Fondazione Palazzo Ducale Genova

Di Vittorio Giacopini.
Intervengono Paolo Bernardini e Massimo Quaini

Monti, laghi, colline, forre, fortilizi e contrafforti, borghi, strade, slarghi: vedere tutto, come se si fosse per aria, e tutto rappresentare in una mappa, con dettagli minuti, badando a distanze, rilievi, proporzioni: squadrare il mondo, illuminarlo, dargli ordine. È questo l’obiettivo di Serge Victor, ingegnere-cartografo al seguito di Napoleone durante la Campagna d’Italia. Figlio esemplare dei Lumi, nemico di fole balzane e superstizioni, adepto dell’Encyclopédie di Diderot e d’Alembert – alle cui parole si aggrappa con una devozione non lontana dal fideismo che la Rivoluzione si era incaricata di smantellare –, Serge Victor riceve l’ordine dal Generale in persona di riprodurre i corsi e i ricorsi della Campagna, di fermare su carta e nel tempo i nuovi confini d’Italia, che il demiurgo Napoleone, N., l’Imperatore, va ridisegnando e riplasmando, sempre più a suo piacimento.
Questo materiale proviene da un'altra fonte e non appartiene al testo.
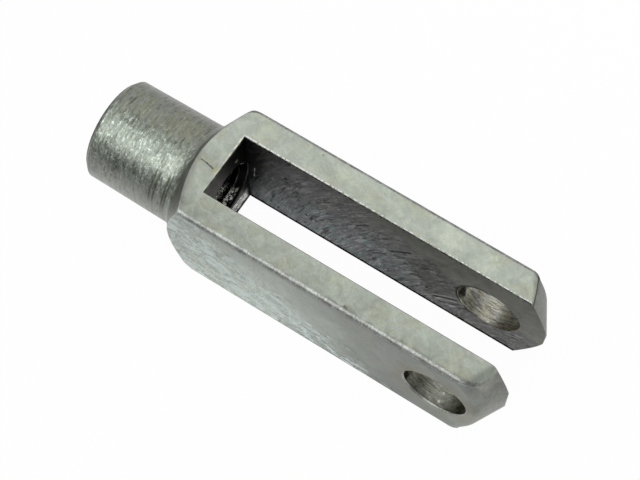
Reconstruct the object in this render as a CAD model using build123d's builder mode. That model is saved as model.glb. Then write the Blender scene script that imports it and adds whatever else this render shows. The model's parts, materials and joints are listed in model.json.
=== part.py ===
from build123d import *
import os
from math import hypot, radians, tan

# Clevis rod end, long pattern, for a 12 mm pin and an M12 rod. Millimetres.
# The rod axis is X with the fork pointing to +X, the pin axis is Y, and the
# slot runs through along Z. The origin is where the pin axis crosses the rod axis.

# Square bar
bar_width = 24.0
bar_edge_radius = 0.6

# Fork
slot_width = 12.5
pin_to_slot_floor = 50.3
pin_to_tip = 11.0
pin_hole_diameter = 12.4
pin_hole_edge_break = 0.2

# Cone turned on the ends of the two arms
tip_flat_diameter = 14.2
tip_cone_angle = 30.0  # from the end plane, in degrees
tip_edge_radius = 0.6  # where the cone ends at the bar's flats

# The +Y arm's tip was dressed a second time, on an axis above the rod axis,
# so its lower half is cut back further
dressed_tip_rise = 2.2

# Turned neck, a little thicker at its root
neck_diameter = 19.7  # at its end
neck_taper = 0.4  # by how much its root is thicker
neck_end_to_slot_floor = 24.7
neck_end_chamfer = 0.9
neck_root_radius = 2.2

# Cone turned on the shoulder. It ends in a rounded corner, past which the bar's
# long edges stay skimmed until the tool runs out.
shoulder_to_slot_floor = 6.2
shoulder_cone_angle = 33.0  # from the end plane, in degrees
shoulder_skim = 0.57  # off the corners of the square, in depth
shoulder_corner_radius = 2.6
shoulder_run_out = 4.6

# Tapped bore
tap_drill_diameter = 10.2
bore_mouth_diameter = 13.0  # of the countersink at each end
bore_mouth_run_out = 1.4  # how far its cutter ran on into the slot, grazing the arms

# Places along the rod axis
tip_x = pin_to_tip
slot_floor_x = -pin_to_slot_floor
neck_end_x = slot_floor_x - neck_end_to_slot_floor
cone_start_x = slot_floor_x - shoulder_to_slot_floor

# Distances from the rod axis
corner_reach = hypot(bar_width, bar_width) / 2
neck_end_reach = neck_diameter / 2
neck_root_reach = neck_end_reach + neck_taper / 2
shoulder_reach = corner_reach - shoulder_skim
tip_flat_radius = tip_flat_diameter / 2
tap_drill_radius = tap_drill_diameter / 2
bore_mouth_radius = bore_mouth_diameter / 2

fork_depth = tip_x - slot_floor_x
bore_mouth_depth = bore_mouth_radius - tap_drill_radius
shoulder_depth = (shoulder_reach - neck_root_reach) * tan(radians(shoulder_cone_angle))
shoulder_x = cone_start_x + shoulder_depth


def tip_cone_depth(reach):
    """How far the tip cone has run back where it is this far from its axis."""
    return (reach - tip_flat_radius) * tan(radians(tip_cone_angle))


def is_turned_edge(edge):
    """Whether a turned face ends here at the bar's flats or rounded long edges."""
    on_skin = any(face.distance_to(edge @ 0.5) < 1e-4 for face in bar_skin)
    return on_skin and edge.geom_type != GeomType.LINE


# What the second dressing takes off the +Y arm's tip: the arm's end block, less
# the same cone on its raised axis
dressed_reach = corner_reach + dressed_tip_rise
dressed_depth = tip_cone_depth(dressed_reach)

with BuildPart() as dressing_waste:
    with BuildSketch(Plane.YZ.offset(tip_x - dressed_depth)) as arm_end:
        Rectangle(bar_width / 2, bar_width, align=(Align.MIN, Align.CENTER))
    extrude(amount=dressed_depth)
    with BuildSketch(Plane.XZ) as raised_cone_outline:
        with BuildLine():
            Polyline(
                (tip_x - dressed_depth, dressed_tip_rise),
                (tip_x - dressed_depth, dressed_tip_rise + dressed_reach),
                (tip_x, dressed_tip_rise + tip_flat_radius),
                (tip_x, dressed_tip_rise),
                (tip_x - dressed_depth, dressed_tip_rise),
            )
        make_face()
    raised_axis = Axis((0, 0, dressed_tip_rise), (1, 0, 0))
    revolve(axis=raised_axis, mode=Mode.SUBTRACT)

with BuildPart() as clevis_body:
    # The square bar, with its rounded long edges
    with BuildSketch(Plane.YZ.offset(neck_end_x)) as bar_section:
        Rectangle(bar_width, bar_width)
        fillet(bar_section.vertices(), radius=bar_edge_radius)
    extrude(amount=tip_x - neck_end_x)
    bar_skin = clevis_body.faces().filter_by(Axis.X, reverse=True)

    # Everything the lathe leaves: neck, shoulder cone and tip cone. The flats
    # of the bar survive only inside this outline.
    with BuildSketch(Plane.XZ) as turned_outline:
        with BuildLine():
            Polyline(
                (neck_end_x, 0),
                (neck_end_x, neck_end_reach - neck_end_chamfer),
                (neck_end_x + neck_end_chamfer, neck_end_reach),
                (cone_start_x, neck_root_reach),
                (shoulder_x, shoulder_reach),
                (shoulder_x + shoulder_run_out, corner_reach),
                (tip_x - tip_cone_depth(corner_reach), corner_reach),
                (tip_x, tip_flat_radius),
                (tip_x, 0),
                (neck_end_x, 0),
            )
        make_face()
        neck_root = turned_outline.vertices().sort_by_distance((cone_start_x, neck_root_reach))[0]
        fillet(neck_root, radius=neck_root_radius)
        shoulder_corner = turned_outline.vertices().sort_by_distance((shoulder_x, shoulder_reach))[0]
        fillet(shoulder_corner, radius=shoulder_corner_radius)
    revolve(axis=Axis.X, mode=Mode.INTERSECT)

    # The slot, open at the tips and through from top to bottom
    with BuildSketch(Plane.XY) as slot_outline:
        with Locations((slot_floor_x, 0)):
            Rectangle(fork_depth, slot_width, align=(Align.MIN, Align.CENTER))
    extrude(amount=bar_width / 2, both=True, mode=Mode.SUBTRACT)

    add(dressing_waste.part, mode=Mode.SUBTRACT)

    tip_edges = clevis_body.edges().filter_by(is_turned_edge)
    tip_edges = tip_edges.filter_by(lambda edge: edge.center().X > 0)
    fillet(tip_edges, radius=tip_edge_radius)

    # The pin hole through both arms, its outer rims broken
    with Locations(Plane.XZ):
        Hole(radius=pin_hole_diameter / 2)
    cheeks = clevis_body.faces().filter_by(Axis.Y).sort_by(Axis.Y)
    outer_rims = cheeks[0].inner_wires().edges() + cheeks[-1].inner_wires().edges()
    chamfer(outer_rims, length=pin_hole_edge_break)

    # The tapped bore from the neck's end to the slot floor, countersunk both
    # ends, and the shallow groove its cutter left in the root of each arm
    with BuildSketch(Plane.XZ) as bore_outline:
        with BuildLine():
            Polyline(
                (neck_end_x, 0),
                (neck_end_x, bore_mouth_radius),
                (neck_end_x + bore_mouth_depth, tap_drill_radius),
                (slot_floor_x - bore_mouth_depth, tap_drill_radius),
                (slot_floor_x, bore_mouth_radius),
                (slot_floor_x + bore_mouth_run_out, bore_mouth_radius),
                (slot_floor_x + bore_mouth_run_out, 0),
                (neck_end_x, 0),
            )
        make_face()
    revolve(axis=Axis.X, mode=Mode.SUBTRACT)

clevis_body.part.label = "clevis_body"

os.makedirs("parts", exist_ok=True)
export_step(clevis_body.part, "parts/clevis_body.step")
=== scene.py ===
"""Looks of a clevis rod end: a fork head turned, milled, drilled and tapped from square steel bar.

Lengths are in millimetres, and the mesh goes to metres last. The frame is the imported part's own: the rod
axis is X with the fork towards +X, the pin axis is Y, and Z is up, the way the slot runs through. The near
arm is the one at -Y.
"""

import json
import logging
import math
from dataclasses import dataclass, field
from enum import Enum
from typing import Any, Callable, Mapping, NamedTuple, Sequence

import bmesh
import bpy
import numpy as np
from mathutils import Matrix, Vector

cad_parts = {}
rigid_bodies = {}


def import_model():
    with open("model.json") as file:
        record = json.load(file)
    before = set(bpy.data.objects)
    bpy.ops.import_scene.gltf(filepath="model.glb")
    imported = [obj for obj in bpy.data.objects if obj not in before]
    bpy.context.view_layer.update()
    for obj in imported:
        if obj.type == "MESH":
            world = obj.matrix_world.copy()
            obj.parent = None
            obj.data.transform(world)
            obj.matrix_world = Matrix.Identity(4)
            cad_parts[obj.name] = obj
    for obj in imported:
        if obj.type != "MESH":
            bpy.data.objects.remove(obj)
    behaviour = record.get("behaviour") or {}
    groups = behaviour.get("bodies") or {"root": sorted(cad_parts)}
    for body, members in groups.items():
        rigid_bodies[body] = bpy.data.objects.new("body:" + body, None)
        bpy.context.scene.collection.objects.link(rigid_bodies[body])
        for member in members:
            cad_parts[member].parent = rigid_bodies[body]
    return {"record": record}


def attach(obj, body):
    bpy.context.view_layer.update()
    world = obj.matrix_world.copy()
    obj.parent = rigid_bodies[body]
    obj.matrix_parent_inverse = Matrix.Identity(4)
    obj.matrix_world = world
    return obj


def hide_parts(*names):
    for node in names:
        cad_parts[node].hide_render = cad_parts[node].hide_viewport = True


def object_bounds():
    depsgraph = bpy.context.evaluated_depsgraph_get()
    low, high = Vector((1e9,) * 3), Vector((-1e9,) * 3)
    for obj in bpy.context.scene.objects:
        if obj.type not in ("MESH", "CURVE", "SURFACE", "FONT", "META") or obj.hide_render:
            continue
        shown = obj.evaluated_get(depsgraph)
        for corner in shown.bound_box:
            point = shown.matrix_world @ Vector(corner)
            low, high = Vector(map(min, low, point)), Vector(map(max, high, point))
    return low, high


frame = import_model()
cad_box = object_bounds()

log = logging.getLogger("clevis_rod_end")

MM = 0.001  # metres in a millimetre
TAU = 2 * math.pi
TINY = 1e-9

Socket = bpy.types.NodeSocket
Point = tuple[float, float, float]
Colour = tuple[float, float, float]
Span = tuple[float, float]  # where something begins and where it is at its full


# ---------------------------------------------------------------------------------------------
# Shader maths
# ---------------------------------------------------------------------------------------------


class Value:
    """A number that varies over a surface: a shader socket that takes part in arithmetic."""

    def __init__(self, desk: "NodeDesk", socket: Socket) -> None:
        """Takes a socket into arithmetic.

        Args:
            desk: the node tree that the socket belongs to.
            socket: the output socket that carries the number.
        """
        self.desk = desk
        self.socket = socket

    def __add__(self, other: "Number") -> "Value":
        """This plus other."""
        return self.desk.math("ADD", self, other)

    __radd__ = __add__

    def __sub__(self, other: "Number") -> "Value":
        """This less other."""
        return self.desk.math("SUBTRACT", self, other)

    def __rsub__(self, other: "Number") -> "Value":
        """Other less this."""
        return self.desk.math("SUBTRACT", other, self)

    def __mul__(self, other: "Number") -> "Value":
        """This times other."""
        return self.desk.math("MULTIPLY", self, other)

    __rmul__ = __mul__

    def __truediv__(self, other: "Number") -> "Value":
        """This over other."""
        return self.desk.math("DIVIDE", self, other)

    def __rtruediv__(self, other: "Number") -> "Value":
        """Other over this."""
        return self.desk.math("DIVIDE", other, self)

    def __pow__(self, other: "Number") -> "Value":
        """This to the power of other."""
        return self.desk.math("POWER", self, other)

    def __neg__(self) -> "Value":
        """This with its sign changed."""
        return self.desk.math("MULTIPLY", self, -1.0)

    def __abs__(self) -> "Value":
        """This without its sign."""
        return self.desk.math("ABSOLUTE", self)

    def at_least(self, floor: "Number") -> "Value":
        """This, or floor where floor is more."""
        return self.desk.math("MAXIMUM", self, floor)

    def at_most(self, ceiling: "Number") -> "Value":
        """This, or ceiling where ceiling is less."""
        return self.desk.math("MINIMUM", self, ceiling)

    def sway(self, amount: "Number") -> "Value":
        """This noise, which swings about a half, made to swing about 0 and multiplied by amount."""
        return (self - 0.5) * amount

    def ramp(self, start: float, end: float) -> "Value":
        """A smooth step of this value.

        Args:
            start: where the step is 0.
            end: where the step is 1; it may be below start.

        Returns:
            A value from 0 to 1.
        """
        low, high = sorted((start, end))
        at_low, at_high = (0.0, 1.0) if start < end else (1.0, 0.0)
        inputs = {"Value": self, "From Min": low, "From Max": high, "To Min": at_low, "To Max": at_high}
        return self.desk.value("ShaderNodeMapRange", {"interpolation_type": "SMOOTHSTEP"}, inputs, "Result")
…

Così, mentre il còrso conquista la penisola e, non pago, invade l’Egitto, Serge lavora alla sua magnum opus, in compagnia di uno scalcinato poeta tutto sdegno e fervore e dell’ammaliatrice Zoraide, la sua Maga, che della ragione rappresenta il doppio, il sonno, e prefigura l’assedio portato ai Lumi dalle sotterranee pulsioni che, nella Storia come nell’animo dell’uomo, non conoscono sopore. Da questo assedio – più cruento di ogni battaglia scatenata da Napoleone, più spietato di ogni rivoluzione –, l’Illuminismo uscirà pesto e zoppicante, come Serge stesso, che nell’erebo ghiacciato di Russia dovrà dire addio alla giovinezza e alla forza, ma soprattutto alla fiducia nelle magnifiche sorti e progressive dell’umanità. A capitolare non è però solo un uomo o un’epoca, ma un intero genere letterario, il romanzo storico: perché La Mappa, di là dallo sfarzo di una prosa immaginifica e di una struttura narrativa monumentale, lascia presagire un’aria di disfacimento, e sancisce l’irriducibilità del reale nella forma-romanzo, e l’arbitrarietà di ogni pretesa del contrario.